Here are some things parents need to pay attention to when planning and working towards an independent future for their child.

- Start now to expand your child’s social skills. Knowing how to relate to others is a better indicator of success then a person’s IQ according to Daniel Goleman, author of Emotional Intelligence: Why It Can Matter More Than IQ. Social skills groups and social thinking classes are great for children with Autism but never underestimate the power you have as a parent to enhance your child’s ability to socialize appropriately.

- Help your child develop self-advocacy skills. When our children are young we need to be their advocate but as they grow the balance needs to shift into their court as much as possible if they are to achieve and maintain independence. Every day provides numerous opportunities for teaching self-advocacy skills and it begins with encouraging your child to make choices – choices for dressing, meals, play activities, and even choices for which chores to do around the house. Role modeling advocacy skills for your children will also help.

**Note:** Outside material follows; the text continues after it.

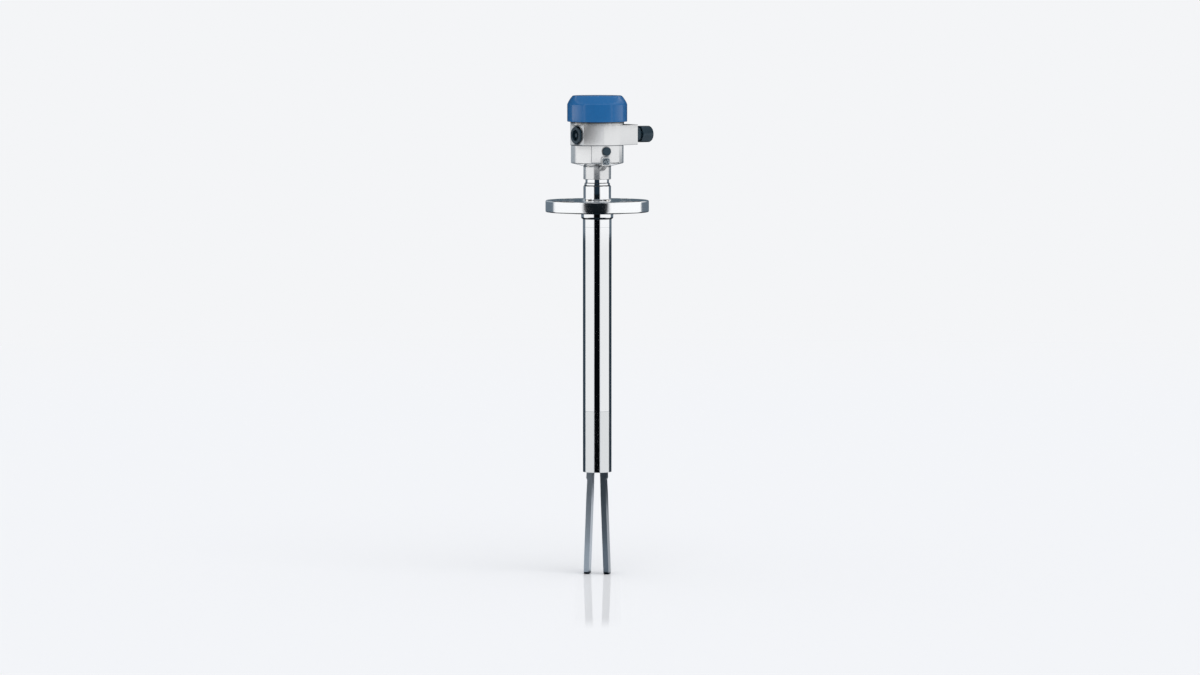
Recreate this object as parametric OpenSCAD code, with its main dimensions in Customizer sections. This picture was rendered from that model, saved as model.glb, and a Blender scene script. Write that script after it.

- Educate your child about Autism Spectrum Disorders and where he falls on the continuum. The more informed your child is about her uniqueness, the more empowering it is – especially when done in an empathic manner, always being mindful of where she is developmentally and what she is able to understand. If you start taking baby steps in this direction now your child will grow to be better able to embrace herself as is and access the amazing potential that exists beyond the label that has been given to her.

- Get to know the laws inside and out. If your child receives special education services don’t wait until she is in high school to familiarize yourself with the laws that can empower her. There are three laws that overlap to protect you and your child with an ASD that you need to become familiar with right away: Individuals with Disabilities Education Act (IDEA), Section 504 of the Vocational Rehabilitation Act, and the Americans with Disabilities Act (ADA). You also want to stay informed of the No Child Left Behind Act of 2001, signed into law by President Bush on Jan. 8, 2002, which expands the federal role in education by improving the educational lot of disadvantaged students.

If nothing else, remember to hold on to hope. Don’t judge or make assumptions about your child’s potential to live independently based on other children with Autism. As the saying goes, “Once you have met one child with Autism, you have met ‘one’ child with Autism.” Your child is unique and his journey to adulthood should be customized to his abilities, not his disabilities.